Rearrangement of summation definition of variance

Question

I'm following a proof of simple linear regression as detailed in Chapter 24 of The Probability Lifesaver by Stephen J Miller. There's one step involving the variance that the author explains as "simple algebra" that I can't fill in the blanks for:

$$ = N^2 (\frac{1}{N}\sum_{n=1}^N x^2_n - \bar{x}^2) $$ $$ = N^2 (\frac{1}{N}\sum_{n=1}^N(x_n - \bar{x})^2) $$

It seems clear that this is an application of the theorem:

$$Var(X) = E[(X-E[X])^2] = E[X^2] - E[X]$$

However I'm lost as to how to demonstrate that using purely algebra and the properties of summations as the author suggests. I tried looking at this answer for clarity but didn't find much.

Answer 1

We have $$ \frac{1}{N} \sum_{n=1}^N (x_n-\bar{x})^2 = \frac{1}{N} \sum_{n=1}^N (x_n^2 -2 \bar{x} x_n + \bar{x}^2 \\ = \frac{1}{N}\sum_{n=1}^N x_n^2 - \frac{2}{N}\bar{x} \left( \sum_{n=1}^N x_n \right) + \bar{x}^2 , $$ since $ \frac{1}{N} \sum_n a = a $ for $a$ a constant.
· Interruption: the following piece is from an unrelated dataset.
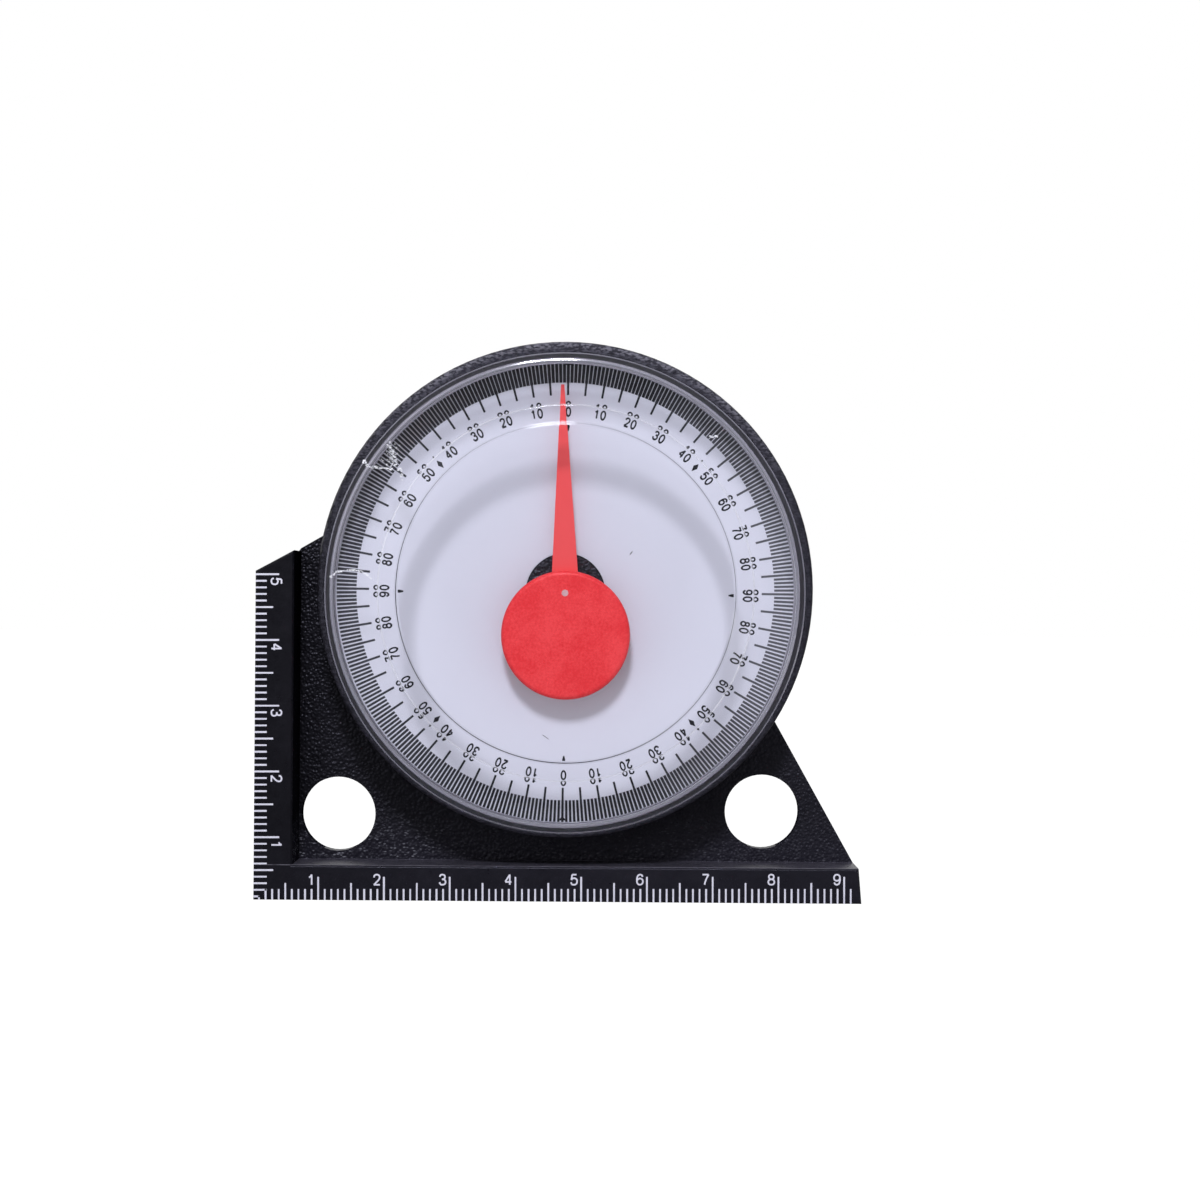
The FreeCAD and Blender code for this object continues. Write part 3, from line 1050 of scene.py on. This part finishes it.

The key thing now is to recognise the definition of $\bar{x}$, namely $$ \bar{x} = \frac{1}{N} \sum_{n=1}^N x_n . $$ But that means that the middle term is actually $-2\bar{x}^2$. Hence the sum becomes $$ \left( \frac{1}{N}\sum_{n=1}^N x_n^2 \right) - \bar{x}^2 = \frac{1}{N}\sum_{n=1}^N (x_n^2 - \bar{x}^2 ) $$ as required.